◆ The exercise
Identify the lines that contain the word "with", then copy them.
# Start of Given information
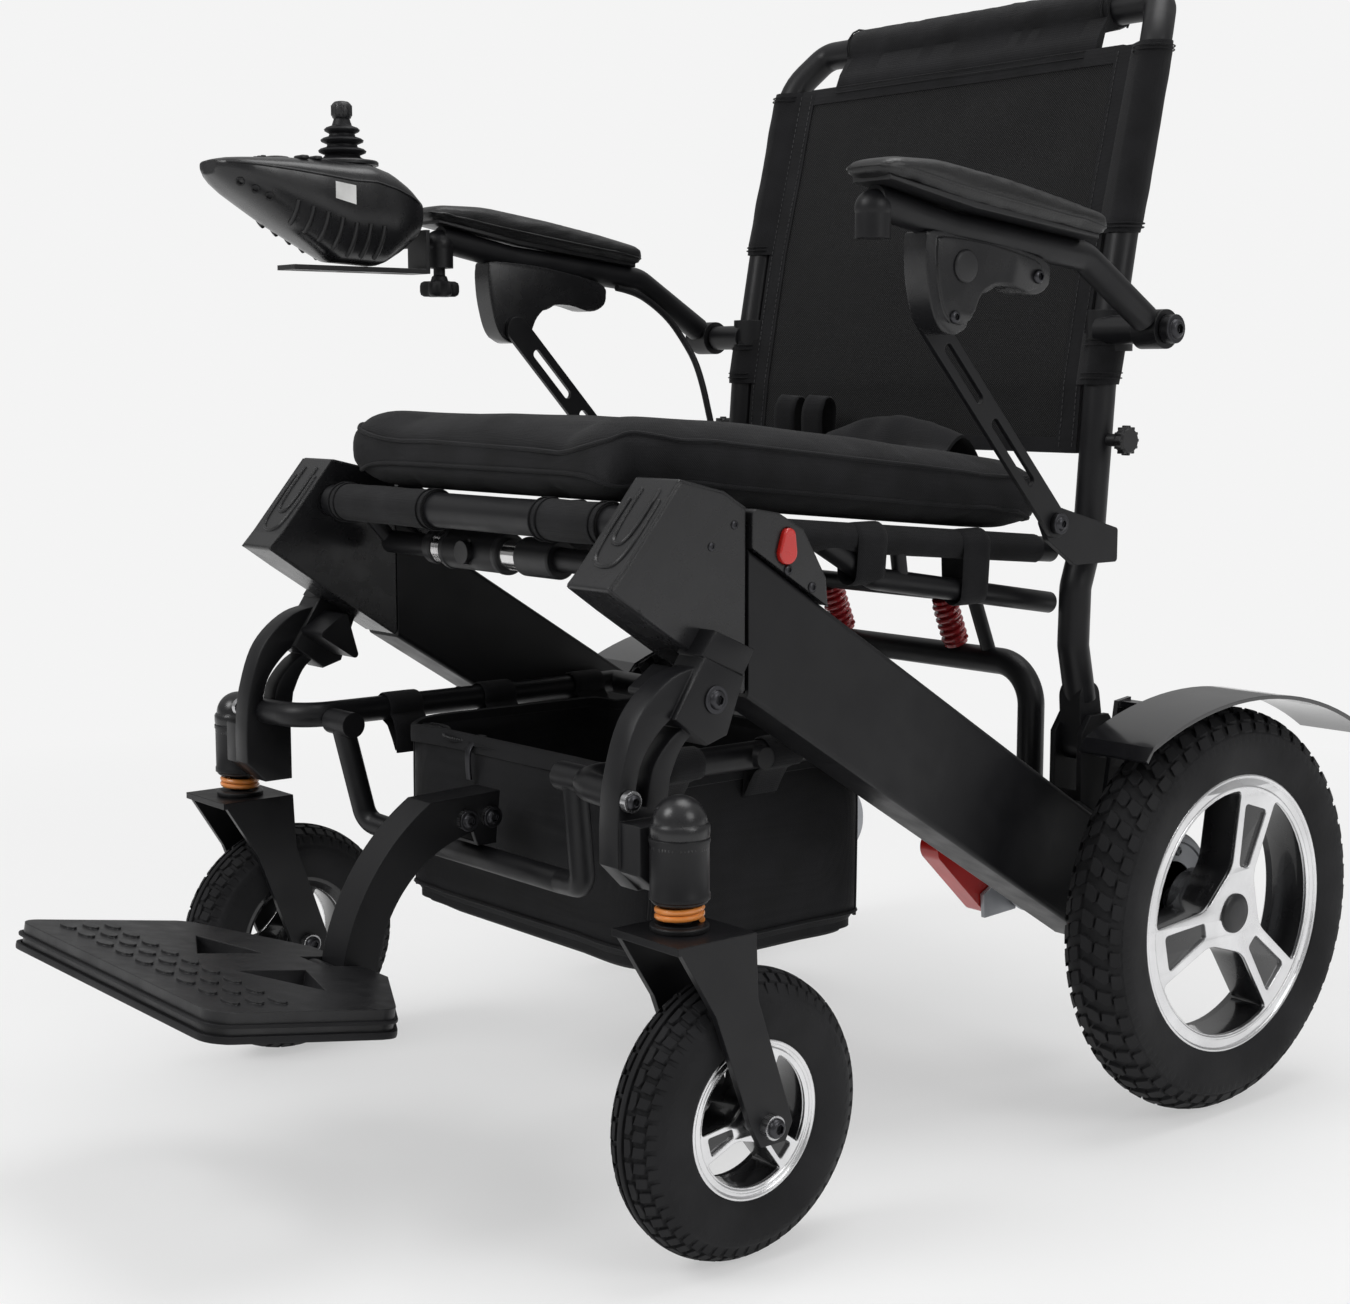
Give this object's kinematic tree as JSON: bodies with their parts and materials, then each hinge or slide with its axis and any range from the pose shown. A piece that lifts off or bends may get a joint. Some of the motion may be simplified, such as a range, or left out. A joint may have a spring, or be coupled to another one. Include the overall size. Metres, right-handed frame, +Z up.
{
  "type": "power wheelchair",
  "caption": "Folding electric wheelchair with side battery beams, sprung swivel casters, flip-up armrests, joystick controller, cushion, mesh back and footplate.",
  "frame": {"origin": "on the floor under the middle of the bounding box", "axes": "+Z up, -Y the way the user faces, +X the user's left"},
  "size_m": [0.672, 0.9462, 0.888],
  "materials": {
    "frame_paint": "satin powder coat",
    "moulded_black": "fine texture",
    "gloss_black": "gloss",
    "rubber": "matte",
    "arm_leather": "grained",
    "red_plastic": "gloss",
    "red_spring": "gloss",
    "orange_spring": "gloss",
    "steel": "zinc plated",
    "rim_alloy": "machined faces with black pockets",
    "tyre_rubber": "block tread",
    "motor_alloy": "cast",
    "seat_fabric": "woven and mesh",
    "bag_fabric": "nylon"
  },
  "bodies": {
    "chassis": {"beam_left": "frame_paint", "beam_right": "frame_paint", "hinge_covers": "frame_paint", "caster_arm_left": "frame_paint", "caster_arm_right": "frame_paint", "beam_brackets": "frame_paint", "steering_caps": "rubber", "steering_bearings": "steel", "lower_frame": "frame_paint", "front_cross_tube": "frame_paint", "frame_bolts": "steel", "drive_motors": "motor_alloy", "fenders": "gloss_black", "storage_bag": "bag_fabric", "footrest_arm": "frame_paint"},
    "backrest": {"back_frame": "frame_paint", "back_upholstery": "seat_fabric", "arm_pivots": "frame_paint", "controller_cable": "rubber"},
    "seat": {"seat_frame": "frame_paint", "rear_hoop": "frame_paint", "seat_springs": "red_spring", "cushion": "seat_fabric", "lock_bar": "frame_paint"},
    "lock_button": {"lock_button": "moulded_black"},
    "footplate": {"footplate": "moulded_black"},
    "release_lever": {"release_lever": "red_plastic"},
    "controller": {"controller_mount": "moulded_black", "controller_body": "moulded_black"},
    "joystick_gimbal": {"joystick_gimbal": "moulded_black"},
    "joystick": {"joystick_boot": "rubber", "joystick": "rubber"},
    "power_button": {"power_button": "moulded_black"},
    "mount_knob": {"mount_knob": "moulded_black"},
    "battery_left": {"battery_left": "moulded_black"},
    "release_button_left": {"release_button_left": "red_plastic"},
    "caster_slider_left": {"caster_spring_left": "orange_spring"},
    "caster_fork_left": {"caster_fork_left": "frame_paint", "caster_axle_left": "steel"},
    "caster_wheel_left": {"caster_rim_left": "rim_alloy", "caster_tyre_left": "tyre_rubber"},
    "rear_wheel_left": {"rear_rim_left": "rim_alloy", "rear_tyre_left": "tyre_rubber"},
    "armrest_left": {"armrest_tube_left": "frame_paint", "strut_bracket_left": "moulded_black", "arm_pad_left": "arm_leather"},
    "armrest_strut_left": {"armrest_strut_left": "frame_paint"},
    "battery_right": {"battery_right": "moulded_black"},
    "release_button_right": {"release_button_right": "red_plastic"},
    "caster_slider_right": {"caster_spring_right": "orange_spring"},
    "caster_fork_right": {"caster_fork_right": "frame_paint", "caster_axle_right": "steel"},
    "caster_wheel_right": {"caster_rim_right": "rim_alloy", "caster_tyre_right": "tyre_rubber"},
    "rear_wheel_right": {"rear_rim_right": "rim_alloy", "rear_tyre_right": "tyre_rubber"},
    "armrest_right": {"armrest_tube_right": "frame_paint", "strut_bracket_right": "moulded_black", "arm_pad_right": "arm_leather"},
    "armrest_strut_right": {"armrest_strut_right": "frame_paint"}
  },
  "joints": [
    {"name": "backrest_fold", "type": "hinge", "parent": "chassis", "child": "backrest", "pos_m": [0, 0.26511, 0.283], "axis": [1, 0, 0], "range_deg": [0, 22]},
    {"name": "seat_fold", "type": "hinge", "parent": "chassis", "child": "seat", "pos_m": [0, -0.07489, 0.46], "axis": [-1, 0, 0], "range_deg": [0, 12.4]},
    {"name": "battery_slide_left", "type": "slide", "parent": "chassis", "child": "battery_left", "axis": [0, -0.848, 0.5299], "range_m": [0, 0.3]},
    {"name": "release_press_left", "type": "slide", "parent": "chassis", "child": "release_button_left", "axis": [-1, 0, 0], "range_m": [0, 0.003], "stiffness_N_per_m": 400, "springref_m": -0.002},
    {"name": "caster_suspension_left", "type": "slide", "parent": "chassis", "child": "caster_slider_left", "axis": [0, 0, 1], "range_m": [0, 0.005], "stiffness_N_per_m": 30000, "springref_m": -0.012, "deforming": ["caster_spring_left"]},
    {"name": "caster_swivel_left", "type": "hinge", "parent": "caster_slider_left", "child": "caster_fork_left", "pos_m": [0.287, -0.21689, 0.25], "axis": [0, 0, 1], "continuous": true},
    {"name": "caster_spin_left", "type": "hinge", "parent": "caster_fork_left", "child": "caster_wheel_left", "pos_m": [0.29, -0.17189, 0.097], "axis": [1, 0, 0], "continuous": true},
    {"name": "rear_wheel_spin_left", "type": "hinge", "parent": "chassis", "child": "rear_wheel_left", "pos_m": [0.305, 0.31011, 0.159], "axis": [1, 0, 0], "continuous": true},
    {"name": "armrest_flip_left", "type": "hinge", "parent": "backrest", "child": "armrest_left", "pos_m": [0.262, 0.27511, 0.608], "axis": [-1, 0, 0], "range_deg": [0, 88]},
    {"name": "strut_swing_left", "type": "hinge", "parent": "backrest", "child": "armrest_strut_left", "pos_m": [0.246, 0.18311, 0.463], "axis": [-1, 0, 0], "range_deg": [0, 55]},
    {"name": "battery_slide_right", "type": "slide", "parent": "chassis", "child": "battery_right", "axis": [0, -0.848, 0.5299], "range_m": [0, 0.3]},
    {"name": "release_press_right", "type": "slide", "parent": "chassis", "child": "release_button_right", "axis": [1, 0, 0], "range_m": [0, 0.003], "stiffness_N_per_m": 400, "springref_m": -0.002},
    {"name": "caster_suspension_right", "type": "slide", "parent": "chassis", "child": "caster_slider_right", "axis": [0, 0, 1], "range_m": [0, 0.005], "stiffness_N_per_m": 30000, "springref_m": -0.012, "deforming": ["caster_spring_right"]},
    {"name": "caster_swivel_right", "type": "hinge", "parent": "caster_slider_right", "child": "caster_fork_right", "pos_m": [-0.287, -0.21689, 0.25], "axis": [0, 0, 1], "continuous": true},
    {"name": "caster_spin_right", "type": "hinge", "parent": "caster_fork_right", "child": "caster_wheel_right", "pos_m": [-0.29, -0.17189, 0.097], "axis": [1, 0, 0], "continuous": true},
    {"name": "rear_wheel_spin_right", "type": "hinge", "parent": "chassis", "child": "rear_wheel_right", "pos_m": [-0.305, 0.31011, 0.159], "axis": [1, 0, 0], "continuous": true},
    {"name": "armrest_flip_right", "type": "hinge", "parent": "backrest", "child": "armrest_right", "pos_m": [-0.262, 0.27511, 0.608], "axis": [-1, 0, 0], "range_deg": [0, 88]},
    {"name": "strut_swing_right", "type": "hinge", "parent": "backrest", "child": "armrest_strut_right", "pos_m": [-0.246, 0.18311, 0.463], "axis": [-1, 0, 0], "range_deg": [0, 55]},
    {"name": "footplate_flip", "type": "hinge", "parent": "chassis", "child": "footplate", "pos_m": [0, -0.30789, 0.15], "axis": [-1, 0, 0], "range_deg": [0, 70]},
    {"name": "freewheel_lever", "type": "hinge", "parent": "chassis", "child": "release_lever", "pos_m": [0.107, 0.26211, 0.136], "axis": [1, 0, 0], "range_deg": [0, 40]},
    {"name": "lock_press", "type": "slide", "parent": "seat", "child": "lock_button", "axis": [0, 1, 0], "range_m": [0, 0.0035], "stiffness_N_per_m": 400, "springref_m": -0.002},
    {"name": "controller_reach", "type": "slide", "parent": "armrest_right", "child": "controller", "axis": [0, -1, 0], "range_m": [0, 0.03]},
    {"name": "joystick_pitch", "type": "hinge", "parent": "controller", "child": "joystick_gimbal", "pos_m": [-0.238, -0.13589, 0.742], "axis": [1, 0, 0], "range_deg": [-15, 15], "stiffness_Nm_per_rad": 0.5},
    {"name": "joystick_roll", "type": "hinge", "parent": "joystick_gimbal", "child": "joystick", "pos_m": [-0.238, -0.13589, 0.742], "axis": [0, 1, 0], "range_deg": [-15, 15], "stiffness_Nm_per_rad": 0.5},
    {"name": "power_press", "type": "slide", "parent": "controller", "child": "power_button", "axis": [0, 0, -1], "range_m": [0, 0.002], "stiffness_N_per_m": 400, "springref_m": -0.002},
    {"name": "knob_turn", "type": "hinge", "parent": "armrest_right", "child": "mount_knob", "pos_m": [-0.262, -0.02789, 0.65], "axis": [0, 0, 1], "range_deg": [-180, 180]}
  ],
  "couplings": [
    {"joint": "seat_fold", "follows": "backrest_fold", "ratio": 0.55},
    {"joint": "strut_swing_left", "follows": "armrest_flip_left", "ratio": 0.6},
    {"joint": "strut_swing_right", "follows": "armrest_flip_right", "ratio": 0.6}
  ]
}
# End of Given information
◆ Correct answer
Give this object's kinematic tree as JSON: bodies with their parts and materials, then each hinge or slide with its axis and any range from the pose shown. A piece that lifts off or bends may get a joint. Some of the motion may be simplified, such as a range, or left out. A joint may have a spring, or be coupled to another one. Include the overall size. Metres, right-handed frame, +Z up.
  "caption": "Folding electric wheelchair with side battery beams, sprung swivel casters, flip-up armrests, joystick controller, cushion, mesh back and footplate.",
    "rim_alloy": "machined faces with black pockets",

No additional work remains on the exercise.